Initial treatment of FCR tendinopathy is typically conservative and may include splint immobilization, activity modification, and/or NSAIDs.  Steroid injection into the tendon sheath is effective for many patients, particularly those with primary tenosynovitis.  However, it is less effective for tendinopathy secondary to osteoarthritis and may further weaken the tendon and predispose it to rupture.

FCR tunnel release (tenolysis) is effective for cases related to constriction in the tunnel, but less so for patients with underlying osteoarthritis.  The retinacular septum is opened, taking special care to not injure the adjacent median nerve branch to the thumb.17 In refractory cases, tenotomy may be performed, suturing the tendon stump side to side to the adjacent palmaris longus tendon.

Some patients with complete rupture have spontaneous pain resolution over time, with minor residual deficits after splinting and physiotherapy18 Others have disabling pain, postulated to be from the tethering effect of pseudotendon formation after tendon stump retraction.  Excision of the pseudotendon and stump in 6 patients achieved full pain relief.15  Debridement of the reactive synovitis at the tendon ends has also been reported to be effective.

Other flexor tendon injuries

Digital flexor tendon injuries were discussed in detail in a previous MRI web clinic.  These are most frequently open injuries from lacerations, which are most often located at the level of the proximal phalanx (zone II).  Among closed flexor tendon injuries, the most common is acute traumatic avulsion of the flexor digitorum profundus (FDP) tendon at its insertion on the distal phalanx, i.e. “jersey finger.”  More proximal injuries include closed rupture of the flexor pollicis longus (FPL) tendon at the level of the carpal tunnel (Mannerfelt Syndrome), with an underlying attritional mechanism similar to that of FCR tendon injuries.  Also, closed proximal (palm or wrist level) ruptures of the FDP have been described following nonunion of hamate hook fractures or from irritation by a rough surface on the radial side of the hamate hook19 Other significant underlying factors predisposing to midtendon ruptures include rheumatoid arthritis and gout.

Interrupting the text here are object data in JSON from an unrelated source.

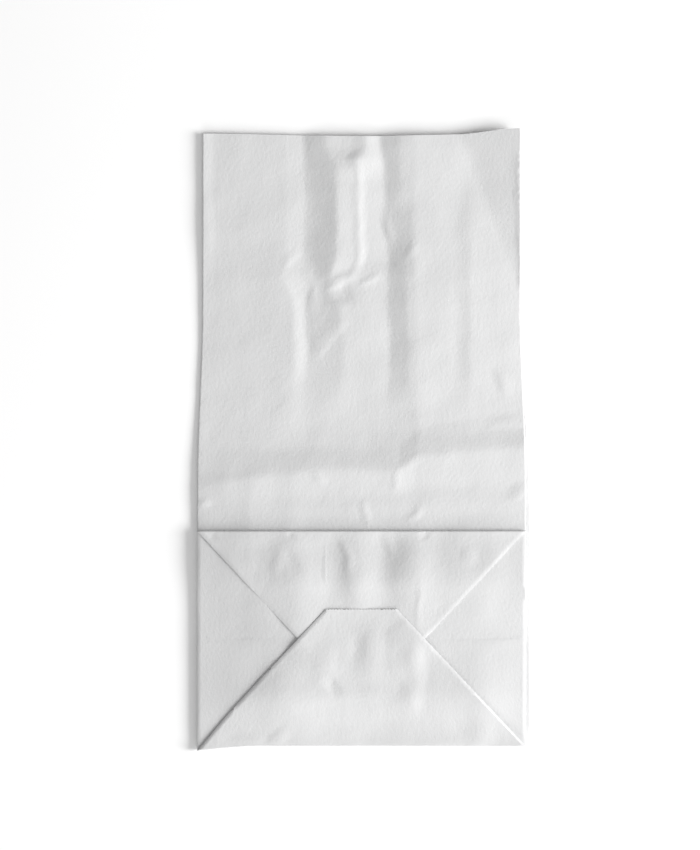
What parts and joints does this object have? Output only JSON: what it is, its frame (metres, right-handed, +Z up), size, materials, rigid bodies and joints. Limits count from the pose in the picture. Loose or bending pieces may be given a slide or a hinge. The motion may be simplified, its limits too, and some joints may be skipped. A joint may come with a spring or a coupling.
{
  "type": "sick bag",
  "caption": "Flat-folded white paper sick bag: a gusseted tube with its block bottom turned up over the front, to be opened and stood up.",
  "frame": {"origin": "under the middle of the folded bag, on the surface that it lies on", "axes": "+Z up out of that surface, +Y toward the bag's mouth, +X across it to the right as seen from above"},
  "size_m": [0.1288, 0.2406, 0.0039],
  "materials": {
    "white_paper": "matt uncoated white paper, lightly creased"
  },
  "bodies": {
    "root": {"paper_bag": "white_paper"}
  },
  "joints": []
}
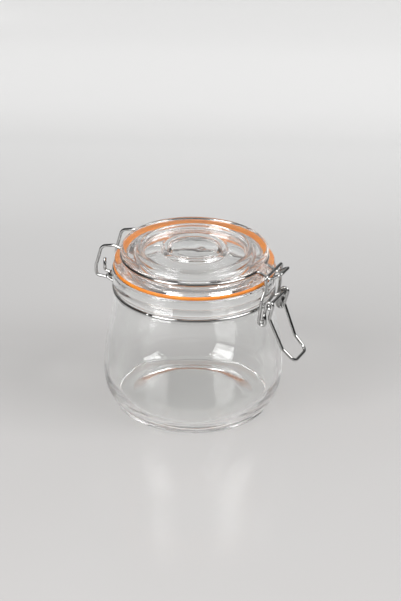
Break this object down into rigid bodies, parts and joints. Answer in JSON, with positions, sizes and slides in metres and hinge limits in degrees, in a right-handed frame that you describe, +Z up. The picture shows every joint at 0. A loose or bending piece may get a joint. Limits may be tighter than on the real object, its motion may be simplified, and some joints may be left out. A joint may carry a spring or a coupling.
{
  "type": "bail clamp jar",
  "caption": "Round-bellied glass storage jar with a hinged glass lid, rubber gasket and wire bail clamp.",
  "frame": {"origin": "on the jar's axis in the plane of the foot ring that it stands on", "axes": "+Z up along the jar's axis; +X from the hinge at the back to the clamp at the front; the jar is mirror-symmetric about the XZ plane"},
  "size_m": [0.128, 0.106, 0.0993],
  "materials": {
    "glass": "clear pressed soda-lime glass",
    "lid_glass": "clear pressed soda-lime glass",
    "rubber": "matt moulded rubber",
    "wire": "bright zinc-plated drawn wire"
  },
  "bodies": {
    "jar": {"jar_body": "glass", "neck_band": "wire"},
    "lid": {"lid": "lid_glass", "gasket": "rubber", "lid_band": "wire"},
    "lever": {"lever": "wire"},
    "bail": {"bail": "wire"}
  },
  "joints": [
    {"name": "lid_hinge", "type": "hinge", "parent": "jar", "child": "lid", "pos_m": [-0.0496, 0, 0.0759], "axis": [0, -1, 0], "range_deg": [0, 100]},
    {"name": "lever_pivot", "type": "hinge", "parent": "jar", "child": "lever", "pos_m": [0.05265, 0, 0.0766], "axis": [0, -1, 0], "range_deg": [0, 110]},
    {"name": "bail_pivot", "type": "hinge", "parent": "lever", "child": "bail", "pos_m": [0.0492, 0, 0.0665], "axis": [0, 1, 0], "range_deg": [0, 75]}
  ],
  "couplings": [
    {"joint": "bail_pivot", "follows": "lever_pivot", "ratio": 0.62}
  ]
}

The flexor carpi ulnaris (FCU) tendon can be injured by laceration or strain such as in a fall.  Symptomatic degenerative tendinosis can develop from chronic overuse, especially at the palmar aspect of the tendon insertion onto the pisiform.20  FCU tendinopathy that does not respond to conservative treatment has been successfully treated with debridement.21


FCR tendinopathy is an underrecognized cause of volar radial wrist pain.  It is most frequently secondary to underlying STT osteoarthritis, which may also confound the clinical diagnosis.  MRI is effective for diagnosis of this entity and underlying conditions, especially when clinical signs are inconclusive.